Apolo y Dionisos: dos fuerzas que se oponen, pero también se abrazan y confunden, como suele suceder con el ambiguo mundo de los mitos que reaparecen en el discurso moderno un poco al antojo de quien hurga en ellos, trátese de Nietzsche o de Freud. Quedémonos con ciertos símbolos: Apolo como la sublimación del instinto, como el ojo que percibe sin tocar, como el flechador que lanza a distancia sus dardos; Dionisos como la realidad del instinto, la ebriedad del cuerpo que danza. Logos y sensualidad están presentes en toda vida humana: la desgarran. En Cuesta el desgarramiento es particularmente intenso. Su inteligencia no admite su derrota en manos de ese ego dionisiaco que lo persigue.

En aquel mismo año (1939) en que redacta Cuesta su nota sobre Gide y Montaigne, publica otra sobre La Fontaine, redescubierto entonces por Jean Giraudoux. Y si por un lado celebra cómo éste ``les restituye a las fábulas de La Fontaine su candidez poética y su brillo natural'' después de siglos en los que los moralistas, pese a sus reservas, las habían destinado a sus propósitos edificantes, por otro imagina lo que podría descubrirse en las fábulas vistas con los ojos de Nietzsche y Lautréamont, es decir, el ``placer sacrílego'' que tales miradas revelarían en tanto que ambas, cada una a su modo, constituyen reivindicaciones de esa radiante ``animalidad'' de lo humano contra la que el moralismo había conspirado.

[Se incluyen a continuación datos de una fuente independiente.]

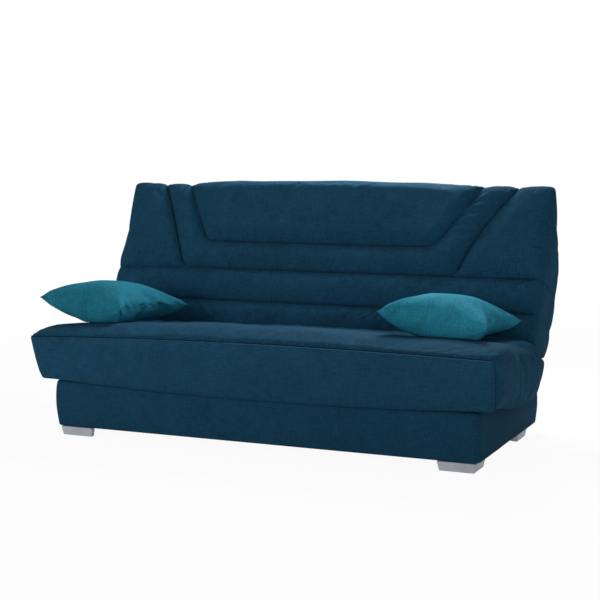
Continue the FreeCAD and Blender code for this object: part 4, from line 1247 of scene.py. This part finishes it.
def hang_lamps():
    """Soft square lamps, each facing its point."""
    for name, place, aim, size, power in LAMPS:
        lamp = bpy.data.lights.new(name, "AREA")
        lamp.shape = "SQUARE"
        lamp.size = size
        lamp.energy = power
        hung = bpy.data.objects.new(name, lamp)
        hung.location = place
        hung.rotation_euler = (Vector(aim) - Vector(place)).to_track_quat("-Z", "Y").to_euler()
        bpy.context.scene.collection.objects.link(hung)


def set_camera():
    """The camera, turned by its yaw, pitch and roll."""
    yaw, pitch, roll = (math.radians(angle) for angle in (CAMERA_YAW, CAMERA_PITCH, CAMERA_ROLL))
    ahead = Vector((-math.sin(yaw) * math.cos(pitch), math.cos(yaw) * math.cos(pitch), -math.sin(pitch)))
    right = Vector((math.cos(yaw), math.sin(yaw), 0))
    down = ahead.cross(right)
    across = math.cos(roll) * right + math.sin(roll) * down
    below = -math.sin(roll) * right + math.cos(roll) * down
    lens = bpy.data.cameras.new("studio_camera")
    lens.lens = CAMERA_LENS
    lens.sensor_width = 36
    lens.clip_end = 200
    camera = bpy.data.objects.new("studio_camera", lens)
    turn = Matrix((across, -below, -ahead)).transposed().to_4x4()
    camera.matrix_world = Matrix.Translation(CAMERA_PLACE) @ turn
    bpy.context.scene.collection.objects.link(camera)
    bpy.context.scene.camera = camera


def build_stage(colours):
    """A pale floor, a pale world, soft studio lamps and the camera."""
    bpy.context.scene.view_settings.view_transform = "Standard"
    lay_floor(colours.floor)
    light_world()
    hang_lamps()
    set_camera()


# ---------------------------------------------------------------- finishes of the frame's own parts

def painted(name, colour, rough, metal=0.0):
    """Paint or plating with a fine orange-peel relief and slightly uneven gloss."""
    f = Finish(name, Roughness=rough, Metallic=metal)
    where = f.place()
    fine = f.noise(where, 260.0, 2)
    broad = f.noise(where, 14.0, 3)
    base = f.mixed(f.fade(broad, 0.3, 0.7), shade(colour, 0.86), shade(colour, 1.1))
    gloss = f.fade(broad * 0.6 + fine * 0.4, 0.3, 0.7, rough * 0.85, min(1, rough * 1.2))
    return f.link(Base_Color=base, Roughness=gloss, Normal=f.bump(fine, 0.0002, 0.5))


def grained(name, pale, dark, rough, ring):
    """Wood with its grain along X."""
    f = Finish(name, Roughness=rough)
    scale = (ring * 0.05, ring, ring)
    where = f.stretched(f.place(), scale)
    band = f.noise(where, 1.0, 4, 0.6)
    pore = f.noise(f.stretched(f.place(), [v * 9 for v in scale]), 1.0, 2)
    tone = band * 0.75 + pore * 0.25
    base = f.mixed(f.fade(tone, 0.3, 0.7), dark, pale)
    return f.link(Base_Color=base, Roughness=f.fade(pore, 0.3, 0.7, rough * 0.9, rough * 1.15),
                  Normal=f.bump(tone, 0.0004, 0.5))


def beech_finish():
    """Beech with its grain along each slat, and every slat cut from another board."""
    f = Finish("beech_slats", Roughness=0.5)
    grain = f.node("ShaderNodeAttribute", {"attribute_name": "grain"}, out="Vector")
    board = f.node("ShaderNodeAttribute", {"attribute_name": "board"}, out="Fac")
    jump = f.node("ShaderNodeCombineXYZ", None, (board * 3.7, board * 1.3, board * 5.1))
    place = f.node("ShaderNodeVectorMath", {"operation": "ADD"}, (grain, jump))
    band = f.noise(f.stretched(place, (55.0, 2.4, 55.0)), 1.0, 4, 0.6)
    fleck = f.noise(f.stretched(place, (420.0, 45.0, 420.0)), 1.0, 2)
    tone = band * 0.7 + fleck * 0.3
    base = f.mixed(f.fade(tone, 0.3, 0.7), (0.40, 0.235, 0.115), (0.60, 0.41, 0.235))
    return f.link(Base_Color=base, Roughness=f.fade(fleck, 0.3, 0.7, 0.44, 0.6),
                  Normal=f.bump(tone, 0.0003, 0.4))


def fibrous(name, colour, rough=0.95, size=420.0, depth=0.0008):
    """Felt, foam or filling: a matt surface of fine cells."""
    f = Finish(name, Roughness=rough, Specular_IOR_Level=0.2)
    cells = f.noise(f.place(), size, 3, 0.7)
    patch = f.noise(f.place(), 12.0, 2)
    base = f.mixed(f.fade(cells * 0.7 + patch * 0.3, 0.3, 0.7),
                   shade(colour, 0.78), shade(colour, 1.12))
    return f.link(Base_Color=base, Normal=f.bump(cells, depth, 0.7))


NODE_SLOTS = {
    "zinc_hardware": ("bracket_screws", "link_base_pins", "link_top_pins", "fold_bolts", "foot_studs",
                      "back_ratchet_discs"),
    "mechanism_steel": ("bracket_left", "bracket_right", "front_link_left", "front_link_right",
                        "rear_link_left", "rear_link_right", "carriage_left", "carriage_right",
                        "seat_hinge_plates", "back_hinge_plates"),
    "frame_paint": ("carriage_tube", "seat_side_rails", "seat_cross_rails", "back_side_rails",
                    "back_cross_rails"),
    "black_plastic": ("seat_rail_caps", "back_rail_caps", "seat_slat_holders", "back_slat_holders"),
    "buffer_rubber": ("carriage_buffers",),
    "felt": ("rim_buffers",),
    "floor_board": ("base_floor",),
    "chest_board": ("base_front_board", "base_rear_board", "base_left_board", "base_right_board",
                    "base_corner_blocks"),
}


# ---------------------------------------------------------------- operators

def chosen_sizes():
    return bpy.context.scene.sofa_sizes


def chosen_colours():
    return bpy.context.scene.sofa_colours


def cloth(name, colour, **words):
    """A cloth material, made once."""
    return bpy.data.materials.get(name) or woven(name, tuple(colour), chosen_sizes().thread, **words)


def shaded_piping_finish():
    """Bias-cut strip of the seat's cloth, rolled over a cord, its colour painted darker than the cloth as
    painted shade along the seams.
    """
    ready = bpy.data.materials.get("petrol_piping_painted_shade")
    if ready:
        return ready
    f = Finish("petrol_piping_painted_shade", Roughness=0.95, IOR=1.06)
    fine = f.noise(f.place(), 700.0, 3)
    broad = f.noise(f.place(), 60.0, 2)
    colour = tuple(chosen_colours().mattress)
    # painted shade: the cord takes the cloth's colour at 35 to 65 percent, so each seam shows as a dark
    # shaded line
    base = f.mixed(f.fade(fine * 0.6 + broad * 0.4, 0.3, 0.7), shade(colour, 0.35), shade(colour, 0.65))
    return f.link(Base_Color=base, Normal=f.bump(fine, 0.0005, 0.6))


def thread_finish():
    """Waxed sewing thread a shade darker than the cloth, with its twist."""
    ready = bpy.data.materials.get("petrol_thread")
    if ready:
        return ready
    f = Finish("petrol_thread", Roughness=0.6)
    twist = f.noise(f.place(), 1400.0, 2)
    colour = tuple(chosen_colours().mattress)
    base = f.mixed(f.fade(twist, 0.3, 0.7), shade(colour, 0.55), shade(colour, 1.2))
    return f.link(Base_Color=base, Normal=f.bump(twist, 0.0003, 0.5))


class SOFA_OT_stage(bpy.types.Operator):
    """Sets up the floor, the lamps, the world and the camera"""

    bl_idname = "sofa.stage"
    bl_label = "Stage"

    def execute(self, context):
        build_stage(chosen_colours())
        return {"FINISHED"}


class SOFA_OT_chest(bpy.types.Operator):
    """Wraps the storage chest in padded cloth"""

    bl_idname = "sofa.chest"
    bl_label = "Chest cover"

    def execute(self, context):
        cover = build_chest(chosen_sizes())
        dress(cover, cloth("chest_cloth", chosen_colours().chest))
        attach(cover, "base")
        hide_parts("base_cover_front", "base_cover_rear", "base_cover_left", "base_cover_right")
        return {"FINISHED"}


class SOFA_OT_feet(bpy.types.Operator):
    """Makes the four corner feet"""

    bl_idname = "sofa.feet"
    bl_label = "Feet"

    def execute(self, context):
        finish = painted("foot_silver", tuple(chosen_colours().foot), 0.5, 0.12)
        for node in ("foot_front_left", "foot_front_right", "foot_rear_left", "foot_rear_right"):
            block = build_foot(node)
            dress(block, finish)
            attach(block, "base")
            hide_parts(node)
        return {"FINISHED"}


class SOFA_OT_seat(bpy.types.Operator):
    """Makes the seat cushion and its front panel"""

    bl_idname = "sofa.seat"
    bl_label = "Seat"

    def execute(self, context):
        finish = cloth("petrol_cloth", chosen_colours().mattress)
        cushion = build_seat(chosen_sizes())
        dress(cushion, finish)
        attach(cushion, "seat")
        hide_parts("seat_cover", "seat_mattress")
        panel, top_seam, end_seams = build_front_panel(chosen_sizes())
        dress(panel, finish)
        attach(panel, "seat")
        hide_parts("seat_front_panel")
        piping = roll_piping("seat_piping", [top_seam], 0.0020, shaded_piping_finish())
        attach(piping, "seat")
        # Painted shade: a dark cord along each end seam of the front panel stands in for the shadow in the
        # groove beside the panel's ends.
        end_shade_cord = roll_piping("seat_end_shade_cord", end_seams, 0.0030, shaded_piping_finish())
        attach(end_shade_cord, "seat")
        return {"FINISHED"}


class SOFA_OT_back(bpy.types.Operator):
    """Makes the quilted back cushion"""

    bl_idname = "sofa.back"
    bl_label = "Back"

    def execute(self, context):
        cushion, runs = build_back(chosen_sizes())
        dress(cushion, cloth("petrol_cloth", chosen_colours().mattress))
        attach(cushion, "back")
        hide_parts("back_cover", "back_mattress")
        lift = Vector((0, -math.sin(RAISED), math.cos(RAISED))) * 0.0006
        runs = [[Vector(place) + lift for place in run] for run in runs]
        stitches = sew_stitches("back_stitches", runs, 0.0055, thread_finish())
        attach(stitches, "back")
        return {"FINISHED"}


class SOFA_OT_bolster(bpy.types.Operator):
    """Makes the padding that bridges the fold between seat and back"""

    bl_idname = "sofa.bolster"
    bl_label = "Fold bolster"

    def execute(self, context):
        bolster = build_bolster()
        dress(bolster, cloth("petrol_cloth", chosen_colours().mattress))
        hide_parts("fold_gusset")
        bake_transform(bolster)
        return {"FINISHED"}


class SOFA_OT_pillows(bpy.types.Operator):
    """Makes the two knife-edge pillows"""

    bl_idname = "sofa.pillows"
    bl_label = "Pillows"

    def execute(self, context):
        # Painted light and shade: the left pillow's cloth is painted darker and the right one's lighter than
        # the pillow colour, for how the lamps fall on each pillow.
        for name, painted_brightness in (("pillow_left", 0.86), ("pillow_right", 1.16)):
            finish = cloth(f"{name}_cloth", shade(chosen_colours().pillow, painted_brightness), sheen=0.02, mottle=0.24)
            pillow = build_pillow(name, chosen_sizes(), bpy.data.objects["seat_cushion"])
            dress(pillow, finish)
            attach(pillow, name)
            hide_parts(name + "_cover", name + "_filling")
        return {"FINISHED"}


class SOFA_OT_slats(bpy.types.Operator):
    """Makes the sprung slats of the seat and the back"""

    bl_idname = "sofa.slats"
    bl_label = "Slats"

    def execute(self, context):
        finish = beech_finish()
        lowest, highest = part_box("seat_slats")
        thick = highest.z - lowest.z
        rise = (lowest.z + highest.z) / 2 - FOLD.z
        count = round((highest.x - lowest.x - SLAT_WIDTH) / SLAT_PITCH) + 1
        seat = grow_slats("seat_slat_row", count, SLAT_PITCH, highest.y - lowest.y, SLAT_WIDTH, thick,
                          SLAT_CAMBER, finish)
        seat.data.transform(Matrix.Translation((0, (lowest.y + highest.y) / 2, FOLD.z + rise)))
        back_low, back_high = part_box("back_slats")
        sine, cosine = math.sin(RAISED), math.cos(RAISED)
        start = (back_low.z - FOLD.z - (rise - thick / 2) * cosine) / sine
        end = (back_high.z - FOLD.z - (rise + thick / 2) * cosine) / sine
        back = grow_slats("back_slat_row", count, SLAT_PITCH, end - start, SLAT_WIDTH, thick,
                          SLAT_CAMBER, finish)
        back.data.transform(Matrix.Translation(FOLD) @ Matrix.Rotation(RAISED, 4, "X")
                            @ Matrix.Translation((0, (start + end) / 2, rise)))
        for slats, node, body in ((seat, "seat_slats", "seat"), (back, "back_slats", "back")):
            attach(slats, body)
            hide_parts(node)
        return {"FINISHED"}


class SOFA_OT_frame_finishes(bpy.types.Operator):
    """Gives the frames, boards and side mechanisms their finishes"""

    bl_idname = "sofa.frame_finishes"
    bl_label = "Frame finishes"

    def execute(self, context):
        finishes = {
            "zinc_hardware": painted("zinc_hardware", (0.55, 0.56, 0.58), 0.35, 0.95),
            "mechanism_steel": painted("mechanism_steel", (0.045, 0.047, 0.05), 0.45, 0.6),
            "frame_paint": painted("frame_paint", (0.030, 0.031, 0.033), 0.5, 0.2),
            "black_plastic": painted("black_plastic", (0.018, 0.018, 0.019), 0.55),
            "buffer_rubber": fibrous("buffer_rubber", (0.02, 0.02, 0.02), 0.8, 200.0, 0.0002),
            "felt": fibrous("felt", (0.10, 0.10, 0.11)),
            "floor_board": grained("floor_board", (0.42, 0.30, 0.18), (0.27, 0.18, 0.10), 0.7, 40),
            "chest_board": grained("chest_board", (0.46, 0.34, 0.21), (0.31, 0.21, 0.12), 0.75, 60),
        }
        for slot, nodes in NODE_SLOTS.items():
            for name in nodes:
                NODES[name].data.materials.clear()
                NODES[name].data.materials.append(finishes[slot])
        return {"FINISHED"}


OPERATORS = (
    SOFA_OT_stage, SOFA_OT_chest, SOFA_OT_feet, SOFA_OT_seat, SOFA_OT_back, SOFA_OT_bolster,
    SOFA_OT_pillows, SOFA_OT_slats, SOFA_OT_frame_finishes,
)


class SOFA_PT_panel(bpy.types.Panel):
    """Lists the steps that build the sofa bed"""

    bl_idname = "SOFA_PT_panel"
    bl_label = "Sofa bed"
    bl_space_type = "VIEW_3D"
    bl_region_type = "UI"
    bl_category = "Sofa bed"

    def draw(self, context):
        for group in (context.scene.sofa_sizes, context.scene.sofa_colours):
            for key in type(group).__annotations__:
                self.layout.prop(group, key)
        for operator in OPERATORS:
            self.layout.operator(operator.bl_idname)


CLASSES = (SofaSizes, SofaColours, *OPERATORS, SOFA_PT_panel)


def register():
    for item in CLASSES:
        bpy.utils.register_class(item)
    bpy.types.Scene.sofa_sizes = bpy.props.PointerProperty(type=SofaSizes)
    bpy.types.Scene.sofa_colours = bpy.props.PointerProperty(type=SofaColours)


def unregister():
    del bpy.types.Scene.sofa_colours
    del bpy.types.Scene.sofa_sizes
    for item in reversed(CLASSES):
        bpy.utils.unregister_class(item)


def main():
    register()
    for operator in OPERATORS:
        group, action = operator.bl_idname.split(".")
        getattr(getattr(bpy.ops, group), action)()


if __name__ == "__main__":
    main()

Aquí, como en su referencia a Montaigne, se nos aparece en pleno ejercicio del espíritu dionisiaco que había recogido de Nietzsche, a quien, por cierto, dedica dos artículos publicados ese mismo diciembre de 1939. Fresco, pues, como lo tenía en mente, puede captar el contenido peligroso y desafiante de las fábulas y entregarse a paladear la experiencia carnavalesca y crítica de Giraudoux que, despojando al fabulista de su corteza moral, le ofrecía un bocado picante y sabroso, justamente porque agraviaba tanto la tradición y el orden como la sensibilidad de los revolucionarios de entonces que, puritanos al fin, se regocijaban con la sangre de sus víctimas. Pues aquellos animales de las fábulas sólo son seres humanos de noble estirpe que cultivan, en medio no del bosque sino de la vida civil, las virtudes de ``la indolencia, la inconstancia, el amor al sueño y la despreocupación'', esto es, ``virtudes de un reino moral superior'', cuyo descaro ofende por igual a ambos, tradicionalistas y revolucionarios.

Esplende aquí lo dionisiaco, aunque de pronto, desconcertándonos de nuevo, recule y nos diga que el reino de las fábulas es apenas una creación mitológica y, por ende, como lo estimaban los teólogos, ``un error'', toda vez que se trata de un ``error'' considerar una libertad de los sentidos en una razón sin rigores. Como si, en efecto, la danza alegre de Dionisos sólo fuese posible en el delirio de Nietzsche o en ``el jardín de la alucinación'' de La Fontaine. ¿Admite aquí Cuesta la grandeza y, a la vez, la imposibilidad de lo dionisiaco? Tal parece que abre las puertas para que el dios habite en él y hable por él; pero dado que se trata ya de un cuerpo a punto de desvencijarse, el dios semeja a alguien que recorre una isla desierta en espera de un milagro que no ha de darse, pues poco le faltaba a Cuesta para ser recluido y beber hasta las heces aquello que veía venir: esa locura ``tibia, blanda, extensa'' que acabará resolviendo la oscilación entre lo apolíneo y lo dionisiaco, que era en él como estarse midiendo siempre con su contrario, con esa nada que constituyó ``la ocasión y el nido del defecto'' que fue.